Print exactly those lines that run from the beginning of the data to the line bearing "const SMALL_REACH = 14;", inclusive.

[start SOURCE DATA]

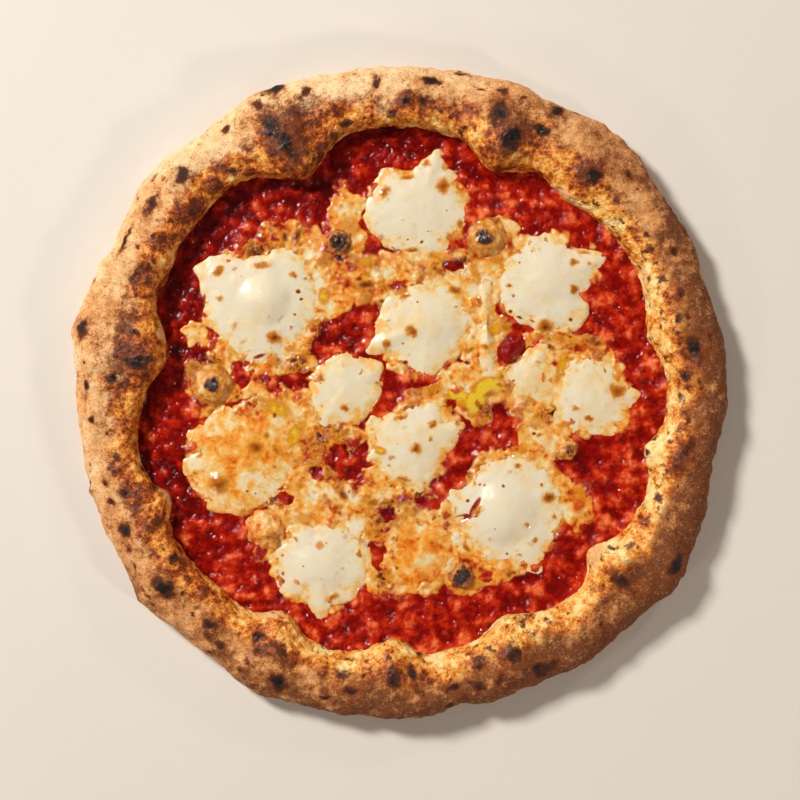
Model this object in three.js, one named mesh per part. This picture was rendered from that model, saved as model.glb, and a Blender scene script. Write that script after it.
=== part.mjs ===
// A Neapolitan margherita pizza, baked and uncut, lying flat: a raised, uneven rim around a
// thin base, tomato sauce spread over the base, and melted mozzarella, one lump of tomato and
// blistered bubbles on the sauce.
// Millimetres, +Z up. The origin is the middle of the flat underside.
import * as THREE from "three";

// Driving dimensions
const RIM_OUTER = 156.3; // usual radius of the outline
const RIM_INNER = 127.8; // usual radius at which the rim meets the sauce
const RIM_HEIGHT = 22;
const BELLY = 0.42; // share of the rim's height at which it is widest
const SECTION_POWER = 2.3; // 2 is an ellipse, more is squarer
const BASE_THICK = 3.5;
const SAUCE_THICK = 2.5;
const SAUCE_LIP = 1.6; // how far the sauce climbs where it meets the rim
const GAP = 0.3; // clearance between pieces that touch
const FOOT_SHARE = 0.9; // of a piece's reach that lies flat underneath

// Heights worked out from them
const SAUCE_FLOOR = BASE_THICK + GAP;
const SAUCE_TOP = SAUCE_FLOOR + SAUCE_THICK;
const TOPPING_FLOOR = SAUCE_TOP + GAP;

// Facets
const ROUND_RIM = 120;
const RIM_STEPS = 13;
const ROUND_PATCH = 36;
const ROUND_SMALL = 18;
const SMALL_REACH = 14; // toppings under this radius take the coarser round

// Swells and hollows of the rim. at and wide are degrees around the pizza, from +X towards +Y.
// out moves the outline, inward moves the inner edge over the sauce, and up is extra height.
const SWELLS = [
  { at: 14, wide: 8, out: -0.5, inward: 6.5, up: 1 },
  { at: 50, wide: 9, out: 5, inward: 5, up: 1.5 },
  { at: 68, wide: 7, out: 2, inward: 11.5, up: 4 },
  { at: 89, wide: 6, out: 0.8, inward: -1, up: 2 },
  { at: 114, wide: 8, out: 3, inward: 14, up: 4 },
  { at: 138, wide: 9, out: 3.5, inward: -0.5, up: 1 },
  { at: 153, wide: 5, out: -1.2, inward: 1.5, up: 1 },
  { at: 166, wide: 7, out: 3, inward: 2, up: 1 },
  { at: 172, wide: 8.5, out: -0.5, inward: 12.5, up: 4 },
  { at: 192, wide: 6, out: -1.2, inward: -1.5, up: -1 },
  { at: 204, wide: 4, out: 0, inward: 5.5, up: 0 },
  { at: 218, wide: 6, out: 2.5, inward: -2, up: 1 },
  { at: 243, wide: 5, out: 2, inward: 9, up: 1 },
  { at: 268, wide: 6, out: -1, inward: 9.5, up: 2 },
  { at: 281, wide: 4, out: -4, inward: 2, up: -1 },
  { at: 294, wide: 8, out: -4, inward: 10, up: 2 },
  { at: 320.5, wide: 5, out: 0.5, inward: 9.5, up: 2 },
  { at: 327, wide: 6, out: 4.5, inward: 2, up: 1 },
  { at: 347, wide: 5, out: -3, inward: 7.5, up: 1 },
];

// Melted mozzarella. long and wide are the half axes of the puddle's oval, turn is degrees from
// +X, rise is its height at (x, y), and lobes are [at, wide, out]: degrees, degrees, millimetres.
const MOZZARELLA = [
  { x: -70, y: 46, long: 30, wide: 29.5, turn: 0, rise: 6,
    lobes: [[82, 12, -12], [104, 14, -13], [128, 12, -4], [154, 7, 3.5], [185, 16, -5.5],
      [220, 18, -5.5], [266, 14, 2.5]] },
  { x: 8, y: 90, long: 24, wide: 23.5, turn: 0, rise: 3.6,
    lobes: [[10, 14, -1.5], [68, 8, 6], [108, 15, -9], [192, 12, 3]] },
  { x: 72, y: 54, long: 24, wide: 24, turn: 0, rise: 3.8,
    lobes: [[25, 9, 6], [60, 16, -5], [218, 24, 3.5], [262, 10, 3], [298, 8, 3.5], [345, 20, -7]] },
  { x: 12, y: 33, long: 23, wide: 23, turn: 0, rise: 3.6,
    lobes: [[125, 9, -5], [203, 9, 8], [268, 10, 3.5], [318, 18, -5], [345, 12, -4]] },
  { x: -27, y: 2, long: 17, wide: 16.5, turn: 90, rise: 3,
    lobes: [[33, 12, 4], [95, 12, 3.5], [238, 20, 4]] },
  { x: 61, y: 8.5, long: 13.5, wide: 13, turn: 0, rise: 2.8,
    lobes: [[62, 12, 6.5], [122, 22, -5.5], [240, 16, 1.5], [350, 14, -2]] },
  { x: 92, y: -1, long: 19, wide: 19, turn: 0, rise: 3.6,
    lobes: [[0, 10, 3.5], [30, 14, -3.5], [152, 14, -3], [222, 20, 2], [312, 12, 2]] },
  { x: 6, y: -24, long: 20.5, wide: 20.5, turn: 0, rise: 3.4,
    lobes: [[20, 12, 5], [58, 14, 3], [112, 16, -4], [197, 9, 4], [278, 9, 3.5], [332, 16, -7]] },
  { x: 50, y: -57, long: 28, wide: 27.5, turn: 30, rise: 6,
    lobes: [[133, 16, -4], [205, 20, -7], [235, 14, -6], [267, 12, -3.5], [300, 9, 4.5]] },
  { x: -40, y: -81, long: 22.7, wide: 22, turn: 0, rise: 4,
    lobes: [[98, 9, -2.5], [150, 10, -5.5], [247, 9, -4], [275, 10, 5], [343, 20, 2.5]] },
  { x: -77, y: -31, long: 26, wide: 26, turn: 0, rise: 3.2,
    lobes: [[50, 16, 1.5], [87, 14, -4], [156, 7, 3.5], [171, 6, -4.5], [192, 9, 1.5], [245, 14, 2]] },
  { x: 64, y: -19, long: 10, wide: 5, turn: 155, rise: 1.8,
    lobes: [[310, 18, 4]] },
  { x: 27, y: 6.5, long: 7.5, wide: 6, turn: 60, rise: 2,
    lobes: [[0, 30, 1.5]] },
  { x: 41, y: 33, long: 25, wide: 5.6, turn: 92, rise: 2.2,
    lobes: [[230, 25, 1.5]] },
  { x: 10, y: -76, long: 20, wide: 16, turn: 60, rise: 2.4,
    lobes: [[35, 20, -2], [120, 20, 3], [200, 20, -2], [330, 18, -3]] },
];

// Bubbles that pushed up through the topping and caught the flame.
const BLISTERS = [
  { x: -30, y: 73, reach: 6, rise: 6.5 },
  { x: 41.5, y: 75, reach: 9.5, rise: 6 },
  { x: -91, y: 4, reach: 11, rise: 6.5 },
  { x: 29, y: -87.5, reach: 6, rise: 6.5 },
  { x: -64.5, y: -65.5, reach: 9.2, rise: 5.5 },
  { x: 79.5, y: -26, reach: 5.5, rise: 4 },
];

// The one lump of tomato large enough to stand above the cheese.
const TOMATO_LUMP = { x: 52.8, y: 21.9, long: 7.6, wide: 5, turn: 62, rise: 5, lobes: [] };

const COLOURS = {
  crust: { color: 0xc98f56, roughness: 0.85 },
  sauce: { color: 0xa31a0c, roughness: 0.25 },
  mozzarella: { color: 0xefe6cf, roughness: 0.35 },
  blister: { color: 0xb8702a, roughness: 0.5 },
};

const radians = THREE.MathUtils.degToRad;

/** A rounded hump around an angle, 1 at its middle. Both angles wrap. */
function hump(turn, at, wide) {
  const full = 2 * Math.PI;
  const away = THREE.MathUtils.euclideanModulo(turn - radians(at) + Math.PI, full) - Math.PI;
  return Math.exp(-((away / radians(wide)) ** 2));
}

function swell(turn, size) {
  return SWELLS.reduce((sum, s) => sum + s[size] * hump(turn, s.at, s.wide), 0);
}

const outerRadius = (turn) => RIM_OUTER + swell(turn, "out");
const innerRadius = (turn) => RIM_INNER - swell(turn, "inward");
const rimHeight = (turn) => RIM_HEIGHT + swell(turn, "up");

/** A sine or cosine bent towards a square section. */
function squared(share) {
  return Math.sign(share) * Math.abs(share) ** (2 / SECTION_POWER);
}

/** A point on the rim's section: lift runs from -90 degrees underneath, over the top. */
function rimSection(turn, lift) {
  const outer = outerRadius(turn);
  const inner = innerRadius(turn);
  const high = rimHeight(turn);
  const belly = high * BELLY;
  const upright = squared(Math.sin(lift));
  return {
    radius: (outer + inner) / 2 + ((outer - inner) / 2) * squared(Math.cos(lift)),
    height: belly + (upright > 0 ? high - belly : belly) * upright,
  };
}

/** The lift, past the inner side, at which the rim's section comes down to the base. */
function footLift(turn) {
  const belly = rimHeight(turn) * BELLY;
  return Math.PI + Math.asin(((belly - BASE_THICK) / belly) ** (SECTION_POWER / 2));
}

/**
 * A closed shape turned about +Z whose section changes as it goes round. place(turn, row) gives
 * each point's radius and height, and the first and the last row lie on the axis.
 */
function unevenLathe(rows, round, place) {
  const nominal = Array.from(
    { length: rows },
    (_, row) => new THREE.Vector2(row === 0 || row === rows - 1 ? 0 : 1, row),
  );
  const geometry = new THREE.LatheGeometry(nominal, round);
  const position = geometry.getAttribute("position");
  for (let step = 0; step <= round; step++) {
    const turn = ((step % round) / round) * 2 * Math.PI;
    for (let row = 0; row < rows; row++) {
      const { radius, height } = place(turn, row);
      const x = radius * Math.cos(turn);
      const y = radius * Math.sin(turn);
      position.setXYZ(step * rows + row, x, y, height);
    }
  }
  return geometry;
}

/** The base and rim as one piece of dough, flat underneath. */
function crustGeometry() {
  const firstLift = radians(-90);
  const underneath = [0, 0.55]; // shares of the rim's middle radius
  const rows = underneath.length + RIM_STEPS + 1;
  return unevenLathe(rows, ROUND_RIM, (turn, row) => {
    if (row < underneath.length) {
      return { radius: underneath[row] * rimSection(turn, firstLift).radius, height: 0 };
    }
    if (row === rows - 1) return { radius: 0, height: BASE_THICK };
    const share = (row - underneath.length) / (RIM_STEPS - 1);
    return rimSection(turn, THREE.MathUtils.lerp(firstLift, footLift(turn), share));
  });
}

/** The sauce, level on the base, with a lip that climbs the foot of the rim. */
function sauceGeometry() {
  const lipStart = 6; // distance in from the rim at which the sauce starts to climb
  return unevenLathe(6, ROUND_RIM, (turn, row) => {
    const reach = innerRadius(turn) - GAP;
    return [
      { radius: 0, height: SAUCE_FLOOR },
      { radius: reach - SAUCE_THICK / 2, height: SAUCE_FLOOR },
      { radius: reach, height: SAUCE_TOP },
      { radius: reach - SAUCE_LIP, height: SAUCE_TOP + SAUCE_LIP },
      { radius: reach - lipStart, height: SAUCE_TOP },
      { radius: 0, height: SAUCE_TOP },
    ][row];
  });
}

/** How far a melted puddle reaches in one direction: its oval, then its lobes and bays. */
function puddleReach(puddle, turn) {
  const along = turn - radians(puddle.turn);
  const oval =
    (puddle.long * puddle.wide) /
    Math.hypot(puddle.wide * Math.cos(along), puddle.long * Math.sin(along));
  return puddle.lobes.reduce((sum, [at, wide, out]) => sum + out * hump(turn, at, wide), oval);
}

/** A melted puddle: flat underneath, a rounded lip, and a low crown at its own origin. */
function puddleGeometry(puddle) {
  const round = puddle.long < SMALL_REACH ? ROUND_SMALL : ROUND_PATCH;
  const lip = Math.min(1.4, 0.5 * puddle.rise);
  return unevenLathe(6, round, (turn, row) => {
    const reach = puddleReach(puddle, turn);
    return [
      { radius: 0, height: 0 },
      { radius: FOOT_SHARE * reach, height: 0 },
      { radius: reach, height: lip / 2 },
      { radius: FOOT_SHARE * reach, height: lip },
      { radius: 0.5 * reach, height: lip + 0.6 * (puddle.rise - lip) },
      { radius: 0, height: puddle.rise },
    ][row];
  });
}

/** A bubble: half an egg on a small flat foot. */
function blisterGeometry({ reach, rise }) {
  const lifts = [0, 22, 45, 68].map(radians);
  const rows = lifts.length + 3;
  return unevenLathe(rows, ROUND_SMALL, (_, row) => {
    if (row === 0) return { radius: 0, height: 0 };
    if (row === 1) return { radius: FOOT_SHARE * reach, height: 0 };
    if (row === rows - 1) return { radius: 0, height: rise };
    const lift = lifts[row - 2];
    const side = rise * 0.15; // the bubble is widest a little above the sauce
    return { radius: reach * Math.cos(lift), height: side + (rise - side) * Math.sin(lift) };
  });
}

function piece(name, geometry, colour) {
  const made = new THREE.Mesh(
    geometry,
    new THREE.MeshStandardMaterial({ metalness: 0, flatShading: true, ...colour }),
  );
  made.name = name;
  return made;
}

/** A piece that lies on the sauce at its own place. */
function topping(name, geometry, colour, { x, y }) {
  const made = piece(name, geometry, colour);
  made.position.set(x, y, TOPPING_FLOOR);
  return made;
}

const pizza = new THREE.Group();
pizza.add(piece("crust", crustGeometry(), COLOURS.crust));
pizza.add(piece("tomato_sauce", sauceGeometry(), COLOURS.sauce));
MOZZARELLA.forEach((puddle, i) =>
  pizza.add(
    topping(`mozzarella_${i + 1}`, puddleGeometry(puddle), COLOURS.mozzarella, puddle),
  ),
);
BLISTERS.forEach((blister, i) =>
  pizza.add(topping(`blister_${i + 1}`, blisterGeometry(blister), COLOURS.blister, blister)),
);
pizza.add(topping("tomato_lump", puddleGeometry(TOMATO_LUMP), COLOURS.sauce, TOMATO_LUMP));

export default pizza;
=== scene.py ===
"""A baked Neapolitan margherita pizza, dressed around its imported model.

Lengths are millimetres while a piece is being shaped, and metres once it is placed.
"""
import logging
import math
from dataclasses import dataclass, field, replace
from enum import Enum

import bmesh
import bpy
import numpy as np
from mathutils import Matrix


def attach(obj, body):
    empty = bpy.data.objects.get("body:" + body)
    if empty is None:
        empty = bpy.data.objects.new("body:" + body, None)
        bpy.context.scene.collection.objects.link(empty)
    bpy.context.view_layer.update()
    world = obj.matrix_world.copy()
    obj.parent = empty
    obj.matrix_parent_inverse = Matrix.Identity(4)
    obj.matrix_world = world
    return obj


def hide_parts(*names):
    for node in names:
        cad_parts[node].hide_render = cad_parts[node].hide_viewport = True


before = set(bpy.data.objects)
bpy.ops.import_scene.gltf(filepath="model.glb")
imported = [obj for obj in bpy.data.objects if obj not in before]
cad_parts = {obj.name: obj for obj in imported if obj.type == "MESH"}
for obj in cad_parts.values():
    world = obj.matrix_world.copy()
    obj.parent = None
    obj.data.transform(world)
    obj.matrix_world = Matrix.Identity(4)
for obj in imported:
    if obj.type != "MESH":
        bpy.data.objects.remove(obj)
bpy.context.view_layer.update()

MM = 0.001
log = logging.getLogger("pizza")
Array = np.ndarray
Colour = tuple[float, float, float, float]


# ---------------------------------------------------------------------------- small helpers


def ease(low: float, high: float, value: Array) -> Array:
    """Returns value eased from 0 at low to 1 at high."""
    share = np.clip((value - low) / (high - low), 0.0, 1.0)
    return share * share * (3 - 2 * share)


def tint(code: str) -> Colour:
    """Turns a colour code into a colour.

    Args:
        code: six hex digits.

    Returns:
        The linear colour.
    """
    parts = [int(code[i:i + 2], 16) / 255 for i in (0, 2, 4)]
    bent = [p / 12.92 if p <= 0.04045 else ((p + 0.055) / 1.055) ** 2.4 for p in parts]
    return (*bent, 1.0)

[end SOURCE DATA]

FULL RESPONSE ::
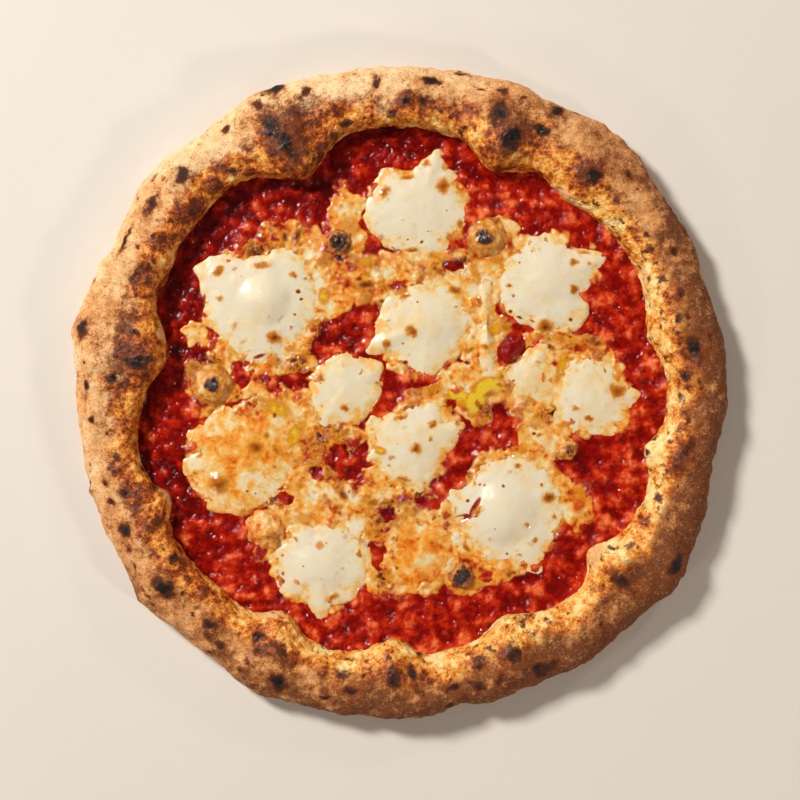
Model this object in three.js, one named mesh per part. This picture was rendered from that model, saved as model.glb, and a Blender scene script. Write that script after it.
=== part.mjs ===
// A Neapolitan margherita pizza, baked and uncut, lying flat: a raised, uneven rim around a
// thin base, tomato sauce spread over the base, and melted mozzarella, one lump of tomato and
// blistered bubbles on the sauce.
// Millimetres, +Z up. The origin is the middle of the flat underside.
import * as THREE from "three";

// Driving dimensions
const RIM_OUTER = 156.3; // usual radius of the outline
const RIM_INNER = 127.8; // usual radius at which the rim meets the sauce
const RIM_HEIGHT = 22;
const BELLY = 0.42; // share of the rim's height at which it is widest
const SECTION_POWER = 2.3; // 2 is an ellipse, more is squarer
const BASE_THICK = 3.5;
const SAUCE_THICK = 2.5;
const SAUCE_LIP = 1.6; // how far the sauce climbs where it meets the rim
const GAP = 0.3; // clearance between pieces that touch
const FOOT_SHARE = 0.9; // of a piece's reach that lies flat underneath

// Heights worked out from them
const SAUCE_FLOOR = BASE_THICK + GAP;
const SAUCE_TOP = SAUCE_FLOOR + SAUCE_THICK;
const TOPPING_FLOOR = SAUCE_TOP + GAP;

// Facets
const ROUND_RIM = 120;
const RIM_STEPS = 13;
const ROUND_PATCH = 36;
const ROUND_SMALL = 18;
const SMALL_REACH = 14; // toppings under this radius take the coarser round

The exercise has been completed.